After three or four years working for a pittance in the hope of becoming skilled workers, the apprentices were being directed to the pits with no guarantee that they could resume their trade when the war was over. In the absence of any official trade union support they formed their own organisation, the Tyne Apprentices’ Guild, which became, in the words of one of its members, ‘the government of the apprentices, by the apprentices, for the apprentices’. Then they set about preparing to take on the government, linking up with apprentices in other areas and securing the support of their fathers, brothers and workmates in their firms.
In March 1944 they gave notice of strike action unless their demands for nationalisation of the mines and for exemption from ‘the pit compulsion plot’ were met. When no reply came, they were itching for a fight. ‘Bevin won’t climb down, so we’ll pull him down,’ was the battle cry of one of them. So at the end of March 26,000 apprentices, on the Tyne and then in Glasgow, Huddersfield and Teesside, came out in direct conflict with the government, against the Bevin Ballot Scheme and in support of the call for nationalisation of the mines.
The apprentices’ strike only lasted two weeks and – while no Tyneside apprentice was directed to the pits – it did not achieve its immediate demands. Nonetheless, it was the culmination of a process of rank and file recovery which saw workers advance from the defence of pay and conditions to unofficial, illegal action which directly challenged the political authority of the government.
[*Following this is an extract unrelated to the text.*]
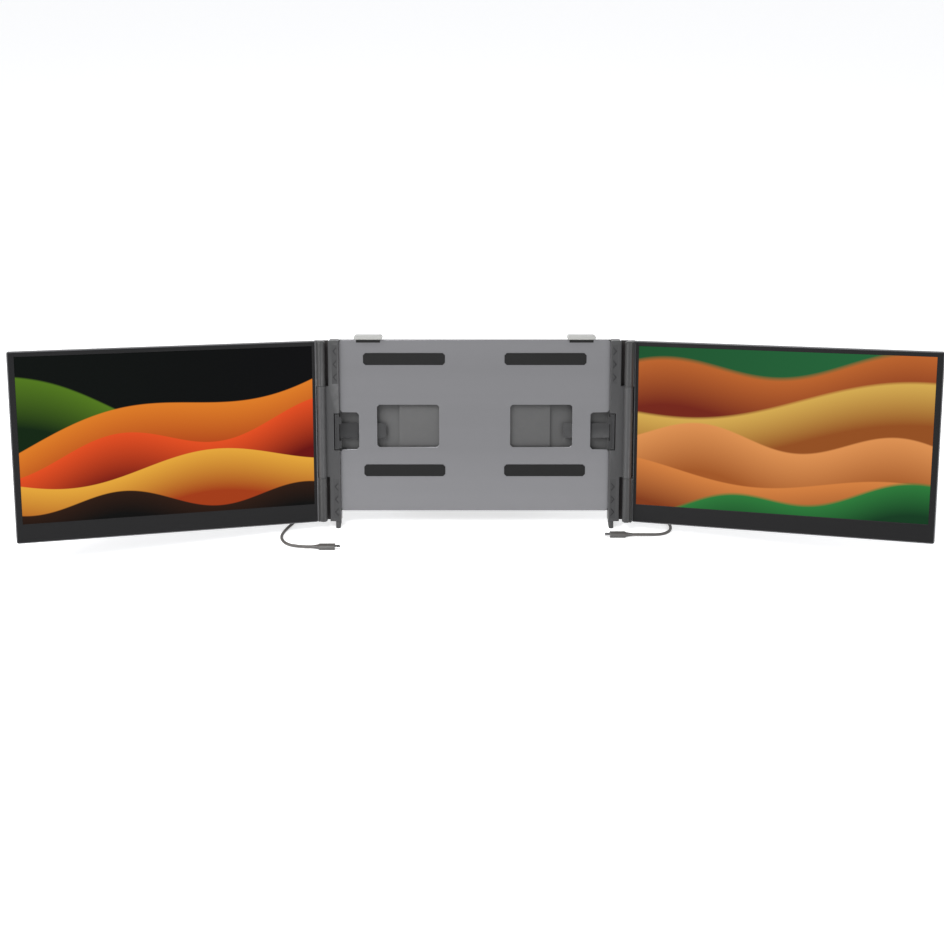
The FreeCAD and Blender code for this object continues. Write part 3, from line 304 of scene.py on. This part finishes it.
def finish_of(name):
    """The finish of each kind of piece, by name."""
    tones = bpy.context.scene.extender_colours
    if name == "casing":
        return coated("anodised casing", tones.casing, 0.38, 0.9, 2600, 0.1, wear=0.3)
    if name == "column":
        return coated("painted column", tones.column, 0.38, 0.0, 2200, 0.14, wear=0.35,
                      worn=(0.3, 0.3, 0.3), specular=0.35)
    if name == "knuckle":
        return coated("painted knuckle", tones.knuckle, 0.3, 0.0, 2200, 0.1, wear=0.35,
                      worn=(0.3, 0.3, 0.3), specular=0.4)
    if name == "inlay":
        return coated("inlay plastic", [c * 0.92 for c in tones.column], 0.5, 0.0, 1800, 0.2,
                      specular=0.3)
    if name == "cover":
        return coated("rear cover plastic", (0.07, 0.07, 0.07), 0.5, 0.0, 1500, 0.25, wear=0.2,
                      worn=(0.2, 0.2, 0.2))
    if name == "bezel":
        return coated("bezel plastic", tones.bezel, 0.42, 0.0, 1900, 0.12, shade=0.03,
                      specular=0.15)
    if name == "rubber":
        return coated("soft rubber", (0.014, 0.014, 0.014), 0.75, 0.0, 900, 0.3, shade=0.1,
                      specular=0.15)
    # Painted shade: near-black fill on the floors of the zigzag grooves
    if name == "groove":
        return coated("painted groove shade", (0.022, 0.022, 0.023), 0.6, 0.0, 900, 0.1, specular=0.2)
    if name == "foot":
        return coated("foot rubber", (0.05, 0.05, 0.05), 0.7, 0.0, 900, 0.3, shade=0.1)
    # Painted shade: the dark, faintly warm guard stands for the shade in the gap between column and
    # knuckle
    if name == "guard":
        return coated("gap shade guard", (0.016, 0.012, 0.012), 0.6, 0.0, 900, 0.2, shade=0.1)
    if name == "hook":
        return coated("satin hook", tones.hook, 0.4, 0.35, 2400, 0.1, wear=0.2, worn=(0.8, 0.8, 0.8))
    if name == "grip":
        return coated("clip plastic", (0.03, 0.03, 0.031), 0.36, 0.0, 2000, 0.1, wear=0.4,
                      worn=(0.25, 0.25, 0.25), specular=0.3)
    if name == "plate":
        return brushed("brushed plate", (0.22, 0.22, 0.23), (60, 1, 1))
    if name == "stand":
        return brushed("brushed stand", (0.3, 0.3, 0.31), (60, 1, 1))
    if name == "steel":
        return brushed("turned steel", (0.6, 0.6, 0.6), (1, 1, 20), 0.25)
    if name == "circuit":
        return circuit_material()
    if name == "light guide":
        return coated("light guide", (0.75, 0.75, 0.73), 0.5, 0.0, 500, 0.1)
    if name == "button":
        return coated("button plastic", (0.028, 0.028, 0.028), 0.4, 0.0, 1900, 0.15)
    if name == "plug":
        return coated("plug overmould", (0.085, 0.083, 0.08), 0.5, 0.0, 1700, 0.2)
    if name == "lead":
        return coated("lead jacket", tones.lead, 0.48, 0.0, 1500, 0.2, shade=0.1)
    raise ValueError(name)


def circuit_material():
    """Green board lacquer with pale tracks from a grid of bricks."""
    found = bpy.data.materials.get("board lacquer")
    if found:
        return found
    material, nodes, links, shader, place = blank("board lacquer")
    tracks = nodes.new("ShaderNodeTexBrick")
    tracks.inputs["Scale"].default_value = 320.0
    tracks.inputs["Color1"].default_value = (0.012, 0.11, 0.045, 1)
    tracks.inputs["Color2"].default_value = (0.014, 0.13, 0.055, 1)
    tracks.inputs["Mortar"].default_value = (0.03, 0.2, 0.09, 1)
    links.new(place, tracks.inputs["Vector"])
    links.new(tracks.outputs["Color"], shader.inputs["Base Color"])
    shader.inputs["Roughness"].default_value = 0.3
    return material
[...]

It was little wonder then – after such a wave of working class revolt – that the 1945 Labour government embarked on the most systematic reform programme in British history in an effort to stem that tide of anger mixed with high expectations. When John Major eulogises the spirit of national unity during the war, it is worth remembering that the conditions created by the war led workers to recognise a different kind of unity, with each other, and they made use of it in spite of the warmongering and jingoism which Major wants us to remember.